After 12 miles they stopped. Picking up where they left off the next morning.
As they got closer to the group’s final destination on the island of Palm Beach, the energy grew.
Along the way, the curious had questions, some eager to learn more about the Fair Food Program, a decade-long initiative where major retailers agree to only do business with growers who provide the farmworkers with humane working conditions.
Under the agreement the growers must allow a Fair Food worker to come to the farms and camps and inform the workers of their rights. The growers must also allow for routine inspections where workers can freely tell investigators about the working conditions. If the growers won’t adhere to these guidelines, the retailers must agree to take their business elsewhere.
The retailers must also agree to pay an additional one penny per pound for tomatoes they are buying. This money then comes back to the farmworker in the form of a bonus.

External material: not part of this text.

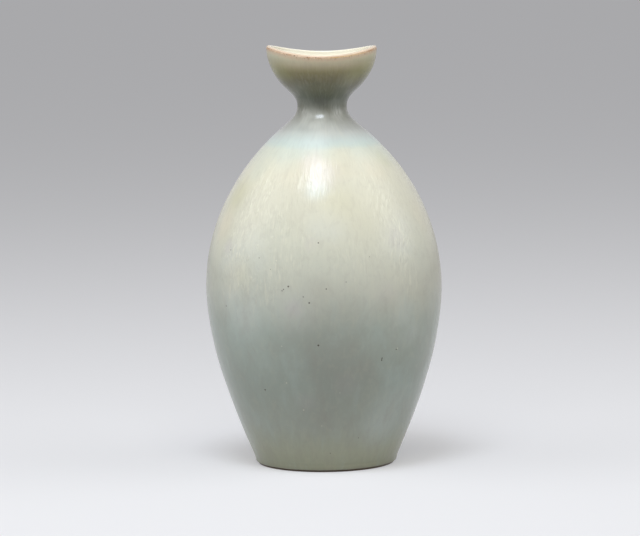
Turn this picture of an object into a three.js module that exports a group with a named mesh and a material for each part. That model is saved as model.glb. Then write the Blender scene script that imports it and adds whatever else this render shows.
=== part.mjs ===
// Stoneware bottle vase: one thrown clay body under three coats of glaze.
// Millimetres, +Z up, standing on z = 0, with the high sides of its lip at +X and -X.
import * as THREE from 'three';
import { mergeVertices } from 'three/addons/utils/BufferGeometryUtils.js';

// Rises of the clay outline, each counted from the ring below it
const heelRise = 4.5; // table to the top of the rounded heel
const bellyRise = 123; // heel to the widest ring
const shoulderRise = 105.5; // widest ring to where the shoulder turns hollow
const waistRise = 24; // shoulder to the narrowest ring of the neck
const bowlRise = 15.5; // waist to where the flare turns up into the bowl
const lipRise = 27.2; // bowl to the crest of the lip on its high sides

// Radii of the clay outline at those rings
const footRadius = 48.5; // outer edge of the flat that meets the table
const heelOverhang = 2.2; // how far the top of the heel stands out past the foot
const bellyRadius = 84.1;
const shoulderRadius = 37.6;
const waistRadius = 17.2;
const bowlRadius = 28;
const mouthRadius = 39.3;

// Lean of the wall from upright, in degrees
const heelLean = 17.3;
const shoulderLean = 45.6;
const bowlLean = 42.4;

// Fullness of each stretch of wall: its two Bezier handles as shares of its rise
const lowerWallFullness = [0.07, 0.43];
const upperWallFullness = [0.3, 0.47];
const neckFullness = [0.72, 0.37];
const flareFullness = [0.47, 0.43];
const bowlFullness = [0.37, 0.35];

// Lip, cut to a saddle: high at the left and right, low at the front and back
const saddleDepth = 5.6;
const outerLipRound = 1.5;
const innerLipRound = 0.9;
const bareLine = 0.9; // clay left bare round the outer corner of the lip

// Clay thickness
const heelWall = 8;
const bellyWall = 5.5;
const waistWall = 4.6;
const lipWall = 2.9;
const floorThickness = 8;
const floorSweep = 20; // height and width over which the inside turns from wall to floor

// Turned foot
const footRingWidth = 6.5;
const recessDepth = 2.6;
const recessSlope = 2.2;
const ringBevel = 0.7;

// Glaze
const outerGlaze = 0.5;
const innerGlaze = 0.5;
const recessGlaze = 0.35;
const crestGlaze = 0.3;
const brokenGlaze = 0.12; // where it thins out beside the bare line
const glazeRoll = 0.85; // thick edge where the running glaze stopped on the heel
const glazeLine = 1.3; // height of that edge above the table
const recessMargin = 1.2; // bare clay between the recess glaze and the foot ring
const bondGap = 0.02; // fused faces are drawn this far apart so that they never cross

// Facets
const sides = 40;
const lowerWallSpans = 6;
const upperWallSpans = 7;
const neckSpans = 4;
const flareSpans = 3;
const bowlSpans = 4;
const roundSpans = 2;
const sweepSpans = 3;

const { degToRad, radToDeg, mapLinear, smoothstep } = THREE.MathUtils;

// Sections are drawn in the half plane of radius and height
const point = (radius, height) => new THREE.Vector2(radius, height);

// A station is a point of a section and the direction out of the clay there
const station = (at, normal) => ({ at, normal });
const offset = ({ at, normal }, distance) => at.clone().addScaledVector(normal, distance);

// The value at a level, blended along a rising list of [level, value] pairs
function valueAt(pairs, level) {
  const above = pairs.findIndex(([step]) => step >= level);
  if (above < 0) return pairs[pairs.length - 1][1];
  if (above === 0) return pairs[0][1];
  const [[lowStep, low], [highStep, high]] = pairs.slice(above - 1, above + 1);
  return mapLinear(level, lowStep, highStep, low, high);
}

// Stations on a curve that keeps the clay on its left, at the given shares of it
function stationsAt(curve, shares) {
  return shares.map((share) => {
    const tangent = curve.getTangent(share);
    return station(curve.getPoint(share), point(tangent.y, -tangent.x));
  });
}

// Stations that lie closer where the curve bends more, so that every facet strays from it
// about equally. The first one belongs to the stretch before and is left out.
function stationsAfter(curve, spans) {
  const steps = 60;
  const bends = [[0, 0]];
  for (let i = 1; i <= steps; i++) {
    const [start, end] = [(i - 1) / steps, i / steps];
    const turn = curve.getTangent(start).cross(curve.getTangent(end));
    const length = curve.getPoint(start).distanceTo(curve.getPoint(end));
    bends.push([bends[i - 1][0] + Math.sqrt(Math.abs(turn) * length), end]);
  }
  const whole = bends[steps][0];
  const shares = Array.from({ length: spans }, (_, i) => valueAt(bends, (whole * (i + 1)) / spans));
  return stationsAt(curve, shares);
}

// A stretch of wall that starts and ends at given leans in degrees, positive outwards
function wallCurve(start, startLean, end, endLean, fullness) {
  const rise = end.y - start.y;
  const along = (lean) => point(Math.sin(degToRad(lean)), Math.cos(degToRad(lean)));
  const first = start.clone().addScaledVector(along(startLean), fullness[0] * rise);
  const second = end.clone().addScaledVector(along(endLean), -fullness[1] * rise);
  return new THREE.CubicBezierCurve(start, first, second, end);
}

// Part of a circle, between two directions from its centre in degrees above level
function roundCurve(centre, radius, from, to) {
  return new THREE.EllipseCurve(centre.x, centre.y, radius, radius, degToRad(from), degToRad(to));
}

// Rings of the outside
const bellyHeight = heelRise + bellyRise;
const shoulderHeight = bellyHeight + shoulderRise;
const waistHeight = shoulderHeight + waistRise;
const bowlHeight = waistHeight + bowlRise;
const lipHeight = bowlHeight + lipRise;

// The two rounds of the lip share its thickness and leave a narrow flat between them
const roundScale = Math.min(1, (0.95 * lipWall) / (outerLipRound + innerLipRound));
const outerRound = outerLipRound * roundScale;
const innerRound = innerLipRound * roundScale;

const heelPoint = point(footRadius + heelOverhang, heelRise);
const bellyPoint = point(bellyRadius, bellyHeight);
const shoulderPoint = point(shoulderRadius, shoulderHeight);
const waistPoint = point(waistRadius, waistHeight);
const bowlPoint = point(bowlRadius, bowlHeight);
const lipPoint = point(mouthRadius, lipHeight - outerRound);

// The heel rolls from the flat of the foot into the wall
const heelCorner = point(heelPoint.x - Math.tan(degToRad(heelLean)) * heelRise, 0);
const heelCurve = new THREE.QuadraticBezierCurve(point(footRadius, 0), heelCorner, heelPoint);
const glazeStart = Math.sqrt(glazeLine / heelRise); // share of the heel curve at the glaze line
const bareHeel = stationsAt(heelCurve, [glazeStart / 2]);
const heelShares = [0, 1 / 3, 2 / 3, 1].map((share) => glazeStart + share * (1 - glazeStart));
const glazedHeel = stationsAt(heelCurve, heelShares);

const lowerWall = wallCurve(heelPoint, heelLean, bellyPoint, 0, lowerWallFullness);
const upperWall = wallCurve(bellyPoint, 0, shoulderPoint, -shoulderLean, upperWallFullness);
const neckWall = wallCurve(shoulderPoint, -shoulderLean, waistPoint, 0, neckFullness);
const flareWall = wallCurve(waistPoint, 0, bowlPoint, bowlLean, flareFullness);
const bowlWall = wallCurve(bowlPoint, bowlLean, lipPoint, 0, bowlFullness);

const wall = [
  ...stationsAfter(lowerWall, lowerWallSpans),
  ...stationsAfter(upperWall, upperWallSpans),
  ...stationsAfter(neckWall, neckSpans),
  ...stationsAfter(flareWall, flareSpans),
  ...stationsAfter(bowlWall, bowlSpans),
];

// Crest of the lip. The glaze of the inside starts where the bare line ends.
const outerCentre = point(mouthRadius - outerRound, lipHeight - outerRound);
const innerCentre = point(mouthRadius - lipWall + innerRound, lipHeight - innerRound);
const bareAngle = radToDeg(bareLine / outerRound);
const outerCrest = roundCurve(outerCentre, outerRound, bareAngle, 90);
const innerCrest = roundCurve(innerCentre, innerRound, 90, 180);
const crest = [
  ...stationsAt(outerCrest, [0]),
  ...stationsAfter(outerCrest, roundSpans),
  ...stationsAt(innerCrest, [0]),
  ...stationsAfter(innerCrest, roundSpans),
];

// Inside of the wall, from the lip down: the outside moved in by the clay's thickness there
const clayThickness = [
  [heelRise, heelWall],
  [bellyHeight, bellyWall],
  [waistHeight, waistWall],
  [lipPoint.y, lipWall],
];
const floorHeight = recessDepth + floorThickness;
const moveIn = (outside) => {
  const thickness = valueAt(clayThickness, outside.at.y);
  return station(offset(outside, -thickness), outside.normal.clone().negate());
};
const insideWall = wall
  .map(moveIn)
  .filter(({ at }) => at.y > floorHeight + floorSweep && at.y < lipHeight - 2 * innerRound)
  .reverse();

// The inside wall sweeps into the floor, from its own direction to level
const lastInside = insideWall[insideWall.length - 1];
const down = point(-lastInside.normal.y, lastInside.normal.x);
const floorCorner = lastInside.at.clone().addScaledVector(down, (floorHeight - lastInside.at.y) / down.y);
const floorEdge = point(floorCorner.x - floorSweep, floorHeight);
const floorCurve = new THREE.QuadraticBezierCurve(lastInside.at, floorCorner, floorEdge);
const inside = [
  ...insideWall,
  ...stationsAfter(floorCurve, sweepSpans),
  station(point(0, floorHeight), point(0, 1)),
];

// Underside: a recess with a sloping side, inside the flat ring that meets the table
const ringInner = footRadius - footRingWidth;
const recessRadius = ringInner - recessSlope;
const underside = [
  point(0, recessDepth),
  point(recessRadius, recessDepth),
  point(ringInner, ringBevel),
  point(ringInner + ringBevel, 0),
  point(footRadius, 0),
];

// Facets that run up a section are split along one diagonal and those that run down along
// the other. So the two faces of a bond, which run opposite ways, match facet by facet.
function matchDiagonals(geometry, section) {
  const index = geometry.getIndex();
  const spans = section.length - 1;
  for (let facet = 0; facet < sides * spans; facet++) {
    const span = facet % spans;
    const run = section[span + 1].clone().sub(section[span]);
    if (run.y > 0.1 * run.x) continue;
    const [a, b, d, c] = [0, 1, 2, 3].map((corner) => index.getX(6 * facet + corner));
    [a, b, c, a, c, d].forEach((vertex, corner) => index.setX(6 * facet + corner, vertex));
  }
}

// The saddle: above the waist each point slides down the slope of the wall, by a share that
// grows towards the lip and is greatest at the front and the back. The lip keeps its section.
const slope = wall.map(({ at }) => [at.y, at.x]);
function cutSaddle(geometry) {
  const places = geometry.getAttribute('position');
  const place = new THREE.Vector3();
  for (let i = 0; i < places.count; i++) {
    place.fromBufferAttribute(places, i);
    if (place.z <= waistHeight) continue;
    const radius = Math.hypot(place.x, place.y);
    const level = Math.min(place.z, lipPoint.y);
    const drop = saddleDepth * smoothstep(level, waistHeight, lipPoint.y) * (place.y / radius) ** 2;
    const slide = valueAt(slope, level - drop) - valueAt(slope, level);
    const spread = 1 + slide / radius;
    places.setXYZ(i, place.x * spread, place.y * spread, place.z - drop);
  }
}

// A section turned round the Z axis into a closed solid
function turned(section) {
  const geometry = new THREE.LatheGeometry(section, sides);
  matchDiagonals(geometry, section);
  geometry.rotateX(Math.PI / 2);
  geometry.deleteAttribute('normal');
  geometry.deleteAttribute('uv');
  cutSaddle(geometry);
  const solid = mergeVertices(geometry);
  solid.computeVertexNormals();
  return solid;
}

// A coat of glaze over a run of stations. Unless the run ends on the axis, its section is closed.
function coat(run, thicknessOf) {
  const bonded = run.map((under) => offset(under, bondGap)).reverse();
  const free = run.map((under, i) => offset(under, bondGap + thicknessOf(under, i)));
  const endsOnAxis = run[run.length - 1].at.x === 0;
  return turned(endsOnAxis ? [...bonded, ...free] : [...bonded, ...free, bonded[0].clone()]);
}

const vase = new THREE.Group();

function addPiece(name, geometry, color, roughness) {
  const material = new THREE.MeshStandardMaterial({ color, roughness, metalness: 0 });
  const mesh = new THREE.Mesh(geometry, material);
  mesh.name = name;
  vase.add(mesh);
}

// The clay: underside, heel, outside wall, crest of the lip, inside wall and floor, as one body
const clay = [...bareHeel, ...glazedHeel, ...wall, ...crest, ...inside];
addPiece('stoneware_body', turned([...underside, ...clay.map(({ at }) => at)]), '#a98e74', 0.85);

// The outside coat: from the thick roll on the heel up to the bare line under the lip
const outerThickness = [
  [glazeLine, glazeRoll / 2],
  [glazeLine + glazeRoll, glazeRoll],
  [heelRise + glazeRoll, outerGlaze],
  [bowlHeight, outerGlaze],
  [lipPoint.y, brokenGlaze],
];
const outerCoat = coat([...glazedHeel, ...wall], ({ at }) => valueAt(outerThickness, at.y));
addPiece('outer_glaze', outerCoat, '#c9cbbb', 0.35);

// The inside coat: from the bare line over the crest and down to the middle of the floor
const innerThickness = (i) => (i < crest.length ? crestGlaze : innerGlaze);
const innerCoat = coat([...crest, ...inside], (_, i) => (i === 0 ? brokenGlaze : innerThickness(i)));
addPiece('inner_glaze', innerCoat, '#dcdccd', 0.3);

// The coat in the recess under the foot, a disc that thins at its edge
const recessFace = recessDepth - bondGap;
const discRadius = recessRadius - recessMargin;
const disc = [
  point(0, recessFace - recessGlaze),
  point(discRadius - recessGlaze, recessFace - recessGlaze),
  point(discRadius, recessFace),
  point(0, recessFace),
];
addPiece('recess_glaze', turned(disc), '#8d8a78', 0.4);

export default vase;
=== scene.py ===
import math

import bmesh
import bpy
from mathutils import Matrix, Vector, noise
from mathutils.geometry import interpolate_bezier


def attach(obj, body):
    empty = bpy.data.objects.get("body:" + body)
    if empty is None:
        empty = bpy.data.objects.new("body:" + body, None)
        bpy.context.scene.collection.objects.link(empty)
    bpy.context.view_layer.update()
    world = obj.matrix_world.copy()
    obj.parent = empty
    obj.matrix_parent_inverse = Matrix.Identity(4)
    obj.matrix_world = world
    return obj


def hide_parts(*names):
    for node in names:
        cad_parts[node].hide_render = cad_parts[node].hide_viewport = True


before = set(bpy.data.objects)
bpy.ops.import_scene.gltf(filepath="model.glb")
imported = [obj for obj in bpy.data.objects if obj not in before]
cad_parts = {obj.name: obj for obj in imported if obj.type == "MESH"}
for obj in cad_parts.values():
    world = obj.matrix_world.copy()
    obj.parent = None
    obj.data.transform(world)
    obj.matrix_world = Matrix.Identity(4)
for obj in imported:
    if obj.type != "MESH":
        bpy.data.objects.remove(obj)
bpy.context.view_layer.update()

mm = 0.001
turnSteps = 192  # columns of faces round the axis


# Sections of the turned shape, as points (radius, 0, height) in mm

# rings and leans of the clay outline, from the table up
outline = {
    "foot": (48.5, 0.0), "heel": (50.7, 4.5), "belly": (84.1, 127.5), "shoulder": (37.6, 233.0),
    "waist": (17.2, 257.0), "bowl": (28.0, 272.5), "lip": (39.3, 298.2), "crest": 299.7,
    "heelLean": 17.3, "shoulderLean": -45.6, "bowlLean": 42.4,  # degrees from upright, + outwards
    "lipRounds": (1.5, 0.9),  # outer and inner rounding of the lip
}


def ringPoint(name):
    radius, height = outline[name]
    return Vector((radius, 0, height))


def wallStretch(start, startLean, end, endLean, fullness, count):
    rise = end.z - start.z
    along = lambda lean: Vector((math.sin(math.radians(lean)), 0, math.cos(math.radians(lean))))
    first = start + along(startLean) * fullness[0] * rise
    second = end - along(endLean) * fullness[1] * rise
    return interpolate_bezier(start, first, second, end, count)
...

A produce truck led the way from rural roads over a bridge surrounded by yachts and mansions. Jimmy Cliff’s upbeat Reggae Song, “You can get it if you really want” plays in the background as a man blars into the a microphone that modern-day slavery still very much exists fields not associated with the fair food program.
His words are a reason they march.
Lupe Gonzalo was 20 and far from her home in Guatemala when she learned the promise of a better life in the agricultural fields of Florida was tantamount to a lie.
Rousted from bed around 4 a.m. she’d toil under Florida’s relentless sun picking tomatoes until night fell, arriving back to camp around 8 p.m.
The next morning was same: Grueling work filling one 32-pound bucket of tomatoes after the other without shade breaks or water. She earned about 45 cents for each 32-pound bucket.
Gonzalo did all this, day-in and day-out. She lived in fear of speaking up. But one day, it was just too much. She asked for some water.
She was told to drink from the ditch.